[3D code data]
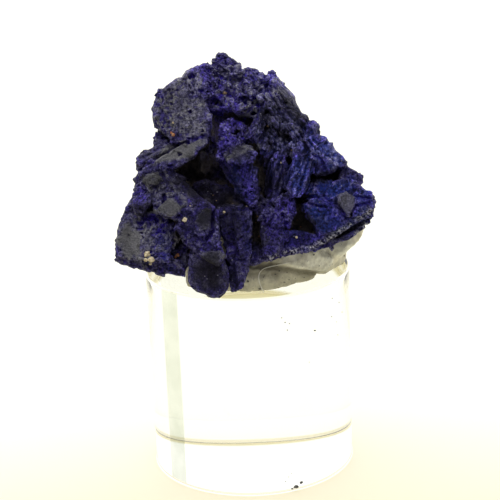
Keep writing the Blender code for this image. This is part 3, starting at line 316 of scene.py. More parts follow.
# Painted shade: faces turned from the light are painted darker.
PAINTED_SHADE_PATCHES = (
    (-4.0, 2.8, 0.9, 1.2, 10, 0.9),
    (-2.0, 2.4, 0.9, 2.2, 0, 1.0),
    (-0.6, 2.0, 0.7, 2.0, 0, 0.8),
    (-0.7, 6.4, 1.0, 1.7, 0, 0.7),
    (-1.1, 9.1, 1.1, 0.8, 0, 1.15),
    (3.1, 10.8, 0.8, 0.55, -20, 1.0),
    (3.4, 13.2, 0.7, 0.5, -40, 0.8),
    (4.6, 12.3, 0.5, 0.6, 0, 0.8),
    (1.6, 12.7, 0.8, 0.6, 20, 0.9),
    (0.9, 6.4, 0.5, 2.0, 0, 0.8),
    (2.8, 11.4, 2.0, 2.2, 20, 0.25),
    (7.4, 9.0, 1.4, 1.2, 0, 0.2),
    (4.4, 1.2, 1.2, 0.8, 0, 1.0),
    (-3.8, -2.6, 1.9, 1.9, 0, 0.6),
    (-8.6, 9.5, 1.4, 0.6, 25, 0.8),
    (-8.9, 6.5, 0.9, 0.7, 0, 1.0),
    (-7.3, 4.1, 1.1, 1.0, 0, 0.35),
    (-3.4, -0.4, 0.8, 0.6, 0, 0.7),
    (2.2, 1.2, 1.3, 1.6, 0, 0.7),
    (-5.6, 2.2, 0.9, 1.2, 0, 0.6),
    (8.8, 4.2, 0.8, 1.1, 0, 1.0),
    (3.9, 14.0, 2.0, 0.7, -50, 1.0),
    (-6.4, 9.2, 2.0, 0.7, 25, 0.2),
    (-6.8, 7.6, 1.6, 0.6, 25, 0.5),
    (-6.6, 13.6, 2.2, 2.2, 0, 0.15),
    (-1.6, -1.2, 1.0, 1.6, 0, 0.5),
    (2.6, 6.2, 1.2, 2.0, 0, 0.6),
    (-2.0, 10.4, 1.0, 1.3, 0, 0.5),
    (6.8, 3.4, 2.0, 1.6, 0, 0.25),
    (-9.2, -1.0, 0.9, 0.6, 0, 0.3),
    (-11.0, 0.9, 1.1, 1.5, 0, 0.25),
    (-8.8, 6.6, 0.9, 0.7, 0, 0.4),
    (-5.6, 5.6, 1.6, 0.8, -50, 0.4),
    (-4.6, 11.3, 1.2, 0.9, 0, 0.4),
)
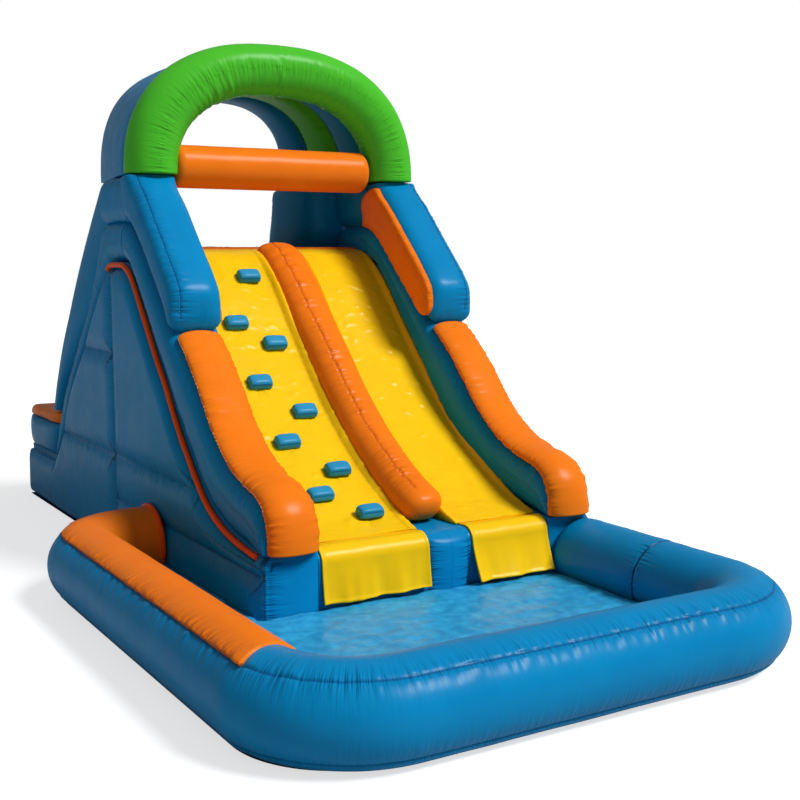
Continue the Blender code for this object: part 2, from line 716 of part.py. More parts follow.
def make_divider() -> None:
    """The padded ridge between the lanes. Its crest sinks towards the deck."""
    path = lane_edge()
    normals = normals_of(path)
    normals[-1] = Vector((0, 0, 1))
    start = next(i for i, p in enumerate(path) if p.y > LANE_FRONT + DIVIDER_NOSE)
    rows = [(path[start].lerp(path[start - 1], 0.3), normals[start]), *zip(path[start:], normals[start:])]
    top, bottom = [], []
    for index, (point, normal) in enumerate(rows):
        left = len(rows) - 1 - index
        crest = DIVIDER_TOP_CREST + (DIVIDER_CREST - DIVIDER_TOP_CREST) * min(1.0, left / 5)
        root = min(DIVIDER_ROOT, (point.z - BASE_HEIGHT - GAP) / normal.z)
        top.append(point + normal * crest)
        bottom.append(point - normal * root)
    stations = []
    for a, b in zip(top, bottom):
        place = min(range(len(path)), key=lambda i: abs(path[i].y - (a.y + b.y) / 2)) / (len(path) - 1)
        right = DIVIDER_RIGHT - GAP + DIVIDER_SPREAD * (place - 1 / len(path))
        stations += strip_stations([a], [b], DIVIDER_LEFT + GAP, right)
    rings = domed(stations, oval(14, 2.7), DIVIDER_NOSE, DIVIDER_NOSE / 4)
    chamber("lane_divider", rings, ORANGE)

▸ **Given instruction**
Reproduce the full set of records precisely.

▸ **Result for this exercise**
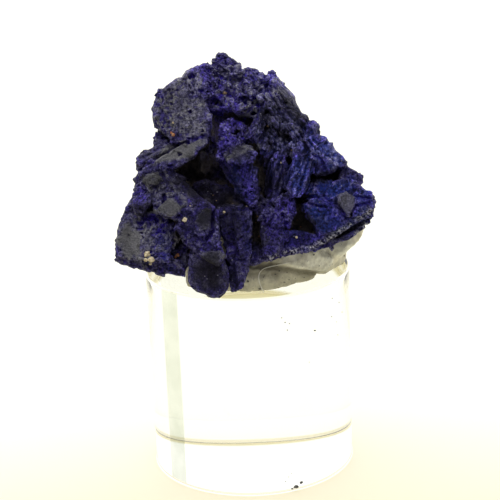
Keep writing the Blender code for this image. This is part 3, starting at line 316 of scene.py. More parts follow.
# Painted shade: faces turned from the light are painted darker.
PAINTED_SHADE_PATCHES = (
    (-4.0, 2.8, 0.9, 1.2, 10, 0.9),
    (-2.0, 2.4, 0.9, 2.2, 0, 1.0),
    (-0.6, 2.0, 0.7, 2.0, 0, 0.8),
    (-0.7, 6.4, 1.0, 1.7, 0, 0.7),
    (-1.1, 9.1, 1.1, 0.8, 0, 1.15),
    (3.1, 10.8, 0.8, 0.55, -20, 1.0),
    (3.4, 13.2, 0.7, 0.5, -40, 0.8),
    (4.6, 12.3, 0.5, 0.6, 0, 0.8),
    (1.6, 12.7, 0.8, 0.6, 20, 0.9),
    (0.9, 6.4, 0.5, 2.0, 0, 0.8),
    (2.8, 11.4, 2.0, 2.2, 20, 0.25),
    (7.4, 9.0, 1.4, 1.2, 0, 0.2),
    (4.4, 1.2, 1.2, 0.8, 0, 1.0),
    (-3.8, -2.6, 1.9, 1.9, 0, 0.6),
    (-8.6, 9.5, 1.4, 0.6, 25, 0.8),
    (-8.9, 6.5, 0.9, 0.7, 0, 1.0),
    (-7.3, 4.1, 1.1, 1.0, 0, 0.35),
    (-3.4, -0.4, 0.8, 0.6, 0, 0.7),
    (2.2, 1.2, 1.3, 1.6, 0, 0.7),
    (-5.6, 2.2, 0.9, 1.2, 0, 0.6),
    (8.8, 4.2, 0.8, 1.1, 0, 1.0),
    (3.9, 14.0, 2.0, 0.7, -50, 1.0),
    (-6.4, 9.2, 2.0, 0.7, 25, 0.2),
    (-6.8, 7.6, 1.6, 0.6, 25, 0.5),
    (-6.6, 13.6, 2.2, 2.2, 0, 0.15),
    (-1.6, -1.2, 1.0, 1.6, 0, 0.5),
    (2.6, 6.2, 1.2, 2.0, 0, 0.6),
    (-2.0, 10.4, 1.0, 1.3, 0, 0.5),
    (6.8, 3.4, 2.0, 1.6, 0, 0.25),
    (-9.2, -1.0, 0.9, 0.6, 0, 0.3),
    (-11.0, 0.9, 1.1, 1.5, 0, 0.25),
    (-8.8, 6.6, 0.9, 0.7, 0, 0.4),
    (-5.6, 5.6, 1.6, 0.8, -50, 0.4),
    (-4.6, 11.3, 1.2, 0.9, 0, 0.4),
)
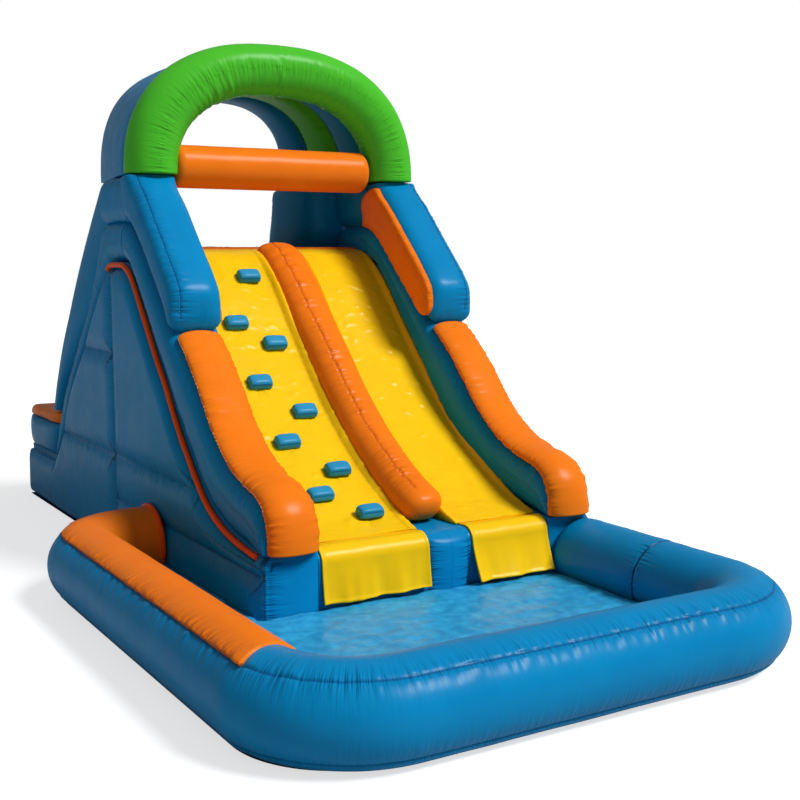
Continue the Blender code for this object: part 2, from line 716 of part.py. More parts follow.
def make_divider() -> None:
    """The padded ridge between the lanes. Its crest sinks towards the deck."""
    path = lane_edge()
    normals = normals_of(path)
    normals[-1] = Vector((0, 0, 1))
    start = next(i for i, p in enumerate(path) if p.y > LANE_FRONT + DIVIDER_NOSE)
    rows = [(path[start].lerp(path[start - 1], 0.3), normals[start]), *zip(path[start:], normals[start:])]
    top, bottom = [], []
    for index, (point, normal) in enumerate(rows):
        left = len(rows) - 1 - index
        crest = DIVIDER_TOP_CREST + (DIVIDER_CREST - DIVIDER_TOP_CREST) * min(1.0, left / 5)
        root = min(DIVIDER_ROOT, (point.z - BASE_HEIGHT - GAP) / normal.z)
        top.append(point + normal * crest)
        bottom.append(point - normal * root)
    stations = []
    for a, b in zip(top, bottom):
        place = min(range(len(path)), key=lambda i: abs(path[i].y - (a.y + b.y) / 2)) / (len(path) - 1)
        right = DIVIDER_RIGHT - GAP + DIVIDER_SPREAD * (place - 1 / len(path))
        stations += strip_stations([a], [b], DIVIDER_LEFT + GAP, right)
    rings = domed(stations, oval(14, 2.7), DIVIDER_NOSE, DIVIDER_NOSE / 4)
    chamber("lane_divider", rings, ORANGE)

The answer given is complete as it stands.